The same day the EEOC said it was looking into antisemitism at universities, the U.S. Department of Justice announced it was investigating the University of California for a “pattern or practice of discrimination.”
“This Department of Justice will always defend Jewish Americans, protect civil rights, and leverage our resources to eradicate institutional Antisemitism in our nation’s universities,” said Attorney General Pamela Bondi.
The question remains how the UC system, or Stanford, will react — with deference to preserve millions in federal funding and grants, or with defiance and likely risk a major blow to their bottom line?
The subpoena came the same week the U.S. Department Department of Justice separately announced it was investigating UC Berkeley and Stanford, along with UCLA and UC Irvine, over whether they are violating a Supreme Court decision outlawing race-based affirmative action in college admissions.
“Trump is using his financial leverage as president to try to get people to capitulate to his way of thinking and I think that would be a disaster,” said Severin Borenstein, professor emeritus at UC Berkeley’s Haas School of Business, one of more than 360 Berkeley professors who signed an open letter condemning the violence in the Middle East and expressing concern for campus safety.
Last week, Borenstein received a letter from the UC Office of the President explaining that the EEOC was investigating the university over possible violations of harassment and discrimination laws, and that the university would be turning over the names, personal phone numbers, emails and dates of hire of everyone who signed one of the two letters regarding the Israelis-Hamas protests.
In a statement Thursday, the UC Office of the President said that “the University of California remains committed to protecting the privacy of its community members, while complying with its legal obligation in responding to the agency requests.”
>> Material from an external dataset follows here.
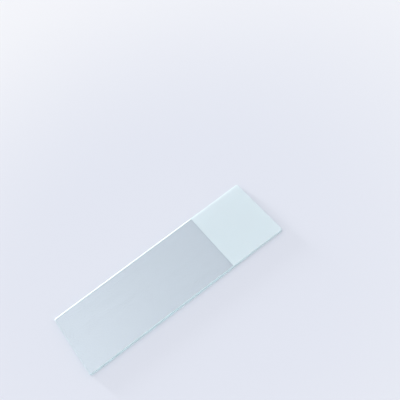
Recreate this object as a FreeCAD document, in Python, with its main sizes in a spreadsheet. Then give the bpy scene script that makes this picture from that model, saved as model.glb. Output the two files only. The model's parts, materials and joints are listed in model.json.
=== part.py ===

Those two letters include the one that Borenstein signed in October 2023, which called for both “deep sympathy” for Israelis and Jews and also concern for Gaza. The second, in May 2024, included signatures from 52 Berkeley professors. It called out antisemitism on campuses more acutely, outlining examples of a “hostile and physically threatening climate” for the Jewish community on campuses.
“The primary motivation of the Trump administration is to use antisemitism as a smoke screen to attack universities and to undermine higher education in the United States,” Borenstein said, “because to some extent they think it has a liberal bias, and to some extent they are simply opposed to the creation of new knowledge that they may not agree with. Squelching academic research and discrediting it seems to be one of their goals.”